Mas não podemos deixar de louvar Alex Dias. O centroavante era dado como morto e enterrado pela imprensa paulista. Dirão os detratores do atacante que ressurreições são inexplicáveis. Mas Alex Dias não ressuscitou, pois nunca morreu. Sempre esteve salubérrimo. Precisava apenas do carinho de uma torcida que o apoiasse. E que torcida. Tricolores vivos e mortos encheram sua metade do anel e ainda tomaram grande parte do território botafoguense. Um amigo alvinegro insistiu que o gol fora feio. Gol feio? Por que? Pergunto a ele. Ao que ele responde: porque a bola bate na mão do goleiro antes de entrar. O que me fez achar o gol ainda mais belo. O chute oblíquo, o esforço do goleiro em evitar o gol, a forma com que a bola entra no cantinho dão ares épicos à jogada. E dramaticidade ainda maior, ganha o movimento como um todo pela completada de Rafael Moura. Sabemos que ele toca a bola depois de transpassada a linha fatal. Mas o gesto serve para confirmar duas coisas: que estava escrito que seria gol, naquele momento, de qualquer forma. E, também, que Rafael Moura é de uma saúde vacum e um ímpeto heróico. Não é a toa que ganhou a alcunha de He-Man.
Devemos lembrar que mesmo os heróis de desenho animado têm seus arreganhos de pundonor, de medo. Mas Rafael, limitado tecnicamente ou não, é capaz de dar a face à chuteira do adversário, de oferecer seu peito largo e épico de havaiano de filme às esporas dos defensores.
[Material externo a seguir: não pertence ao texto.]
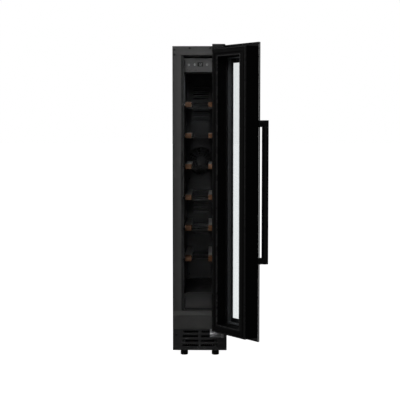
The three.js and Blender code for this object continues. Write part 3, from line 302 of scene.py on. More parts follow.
def shelf_coat():
    """Grey powder coat on the rails; the bars across under the bottles are painted near black as painted shade
    between the rails.
    """
    bar_shade_black = grey(0.006)
    rail_grey = (0.400, 0.398, 0.390)
    speck_grey = grey(0.03)
    s = Shader("shelf_grey_coat")
    beside = s.maths("ABSOLUTE", s.split()[0])
    rail = s.span(beside, SHELF_RAIL_INNER, SHELF_RAIL_INNER + 0.1 * MM)
    # Painted shade: the bars between the rails are near black.
    colour = s.blend(rail, bar_shade_black, rail_grey)
    colour = s.overlay(colour, speck_grey, s.noise(500.0, detail=2.0), 0.6, 0.75, 0.3)
    gloss = s.swing(s.noise(60.0, detail=4.0), 0.38, 0.52)
    return s.finish(colour, gloss, s.bump(s.noise(800.0), 0.3, 0.05))


def stained_wood():
    """Oiled beech: fine pores and rings drawn out along the rail, and darker end grain."""
    dark_ring = (0.170, 0.070, 0.026)
    pale_ring = (0.320, 0.145, 0.056)
    patch = (0.160, 0.073, 0.032)
    pore = (0.070, 0.028, 0.012)
    end_grain = (0.200, 0.088, 0.034)
    s = Shader("stained_beech")
    along = s.stretched((1.0, 0.07, 1.0))
    warp = s.noise(60.0, detail=4.0, source=along)
    rings = s.wave(95.0, 5.0, along, direction="DIAGONAL")
    pores = s.streaks((1500.0, 70.0, 1500.0))
    colour = s.blend(rings, dark_ring, pale_ring)
    colour = s.overlay(colour, patch, warp, 0.3, 0.7, 0.6)
    colour = s.overlay(colour, pore, pores, 0.52, 0.70, 0.65)
    facing = s.maths("ABSOLUTE", s.split(s.geometry.outputs["Normal"])[1])
    colour = s.overlay(colour, end_grain, facing, 0.6, 0.95, 0.35)
    gloss = s.span(pores, 0.4, 0.7, 0.42, 0.62)
    return s.finish(colour, gloss, s.bump(pores, 0.5, 0.12), Coat_Weight=0.15, Coat_Roughness=0.35)


def brushed(name, colour, roughness, direction=(20.0, 900.0, 900.0)):
    """Bare sheet metal with drawing lines and faint oxide clouds."""
    s = Shader(name)
    lines = s.streaks(direction)
    cloud = s.noise(45.0, detail=4.0)
    tone = s.blend(lines, scaled(colour, 0.72), scaled(colour, 1.2))
    tone = s.overlay(tone, scaled(colour, 0.6), cloud, 0.35, 0.7, 0.35)
    gloss = s.swing(lines, roughness - 0.06, roughness + 0.1)
    return s.finish(tone, gloss, s.bump(lines, 0.3, 0.03), Metallic=1.0)


def rubber(name, colour):
    """Matte elastomer with a dusty bloom, strongest on its upper faces."""
    s = Shader(name)
    grit = s.noise(1300.0, detail=3.0)
    tone = s.overlay(colour, scaled(colour, 2.2), s.noise(90.0, detail=4.0), 0.45, 0.7, 0.3)
    upward = s.split(s.geometry.outputs["Normal"])[2]
    tone = s.overlay(tone, scaled(colour, 3.0), upward, 0.7, 1.0, 0.25)
    return s.finish(tone, s.swing(grit, 0.72, 0.9), s.bump(grit, 0.4, 0.06), Specular_IOR_Level=0.2)


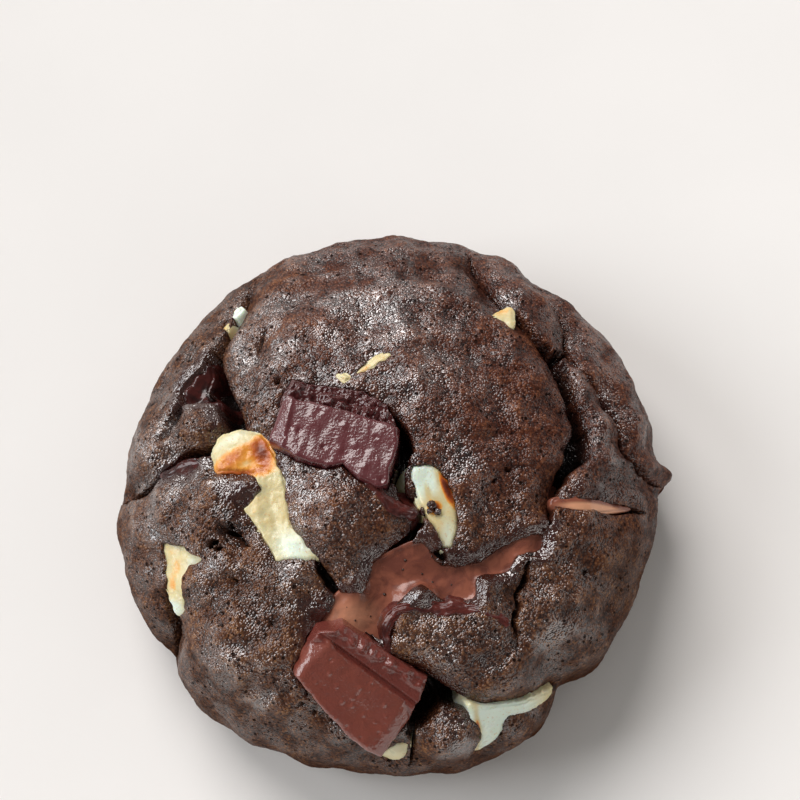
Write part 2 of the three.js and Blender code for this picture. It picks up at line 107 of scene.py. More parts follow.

Dirão os idiotas da objetividade que o placar mínimo não configura uma grande vitória. Mesmo que o Fluminense não tivesse marcado seu gol mereceria uma vitória por pontos como no boxe. Se Fluminense e Friburguense tivessem lutado diante de juízes sérios a contagem das papeletas revelaria uma diferença intransponível entre as duas equipes. Depois do gol só restou ao Fluminense deslizar como um cisne de lado a lado. E Carlos Alberto, ao mesmo tempo, cerebral e impetuoso junto à torcida conduzindo, como um maestro, o olé magnífico e seu coro. Carlos Alberto liderava o meio de campo de cetro na mão e manto púrpura como um Rei Lear.
No banheiro após o jogo vejo um amigo pó-de-arroz como eu gritando: Líder! Líder! Líder! Apupado pelos torcedores botafoguenses que ironizavam o grito de liderança na primeira rodada, ele respondeu com pendor filosófico: A vida é curta! A vida é passageira! O Sábio do mictório nos mostrou aquilo que Sartre dizia. Cada momento é constitutivo de nossa existência. E feliz é quem sabe viver esse momento. Os tricolores podem e devem comemorar a liderança mesmo que curta e passageira. Pois passageira e curta é a própria vida.
Mas já ficou claro que somos candidatos inequívocos ao título. Quem sabe não lideraremos o campeonato de ponta a ponta? A máquina tricolor está de volta.Um clube como o Fluminense saturado de glórias, coberto de títulos quando estréia desse jeito, opera desse jeito em moto-contínuo. Ainda mais numa competição de tiro curto como a Taça Guanabara. Grite: - Líder! Faltam apenas quatro jogos para o título da Taça Guanabara! Se deus quiser!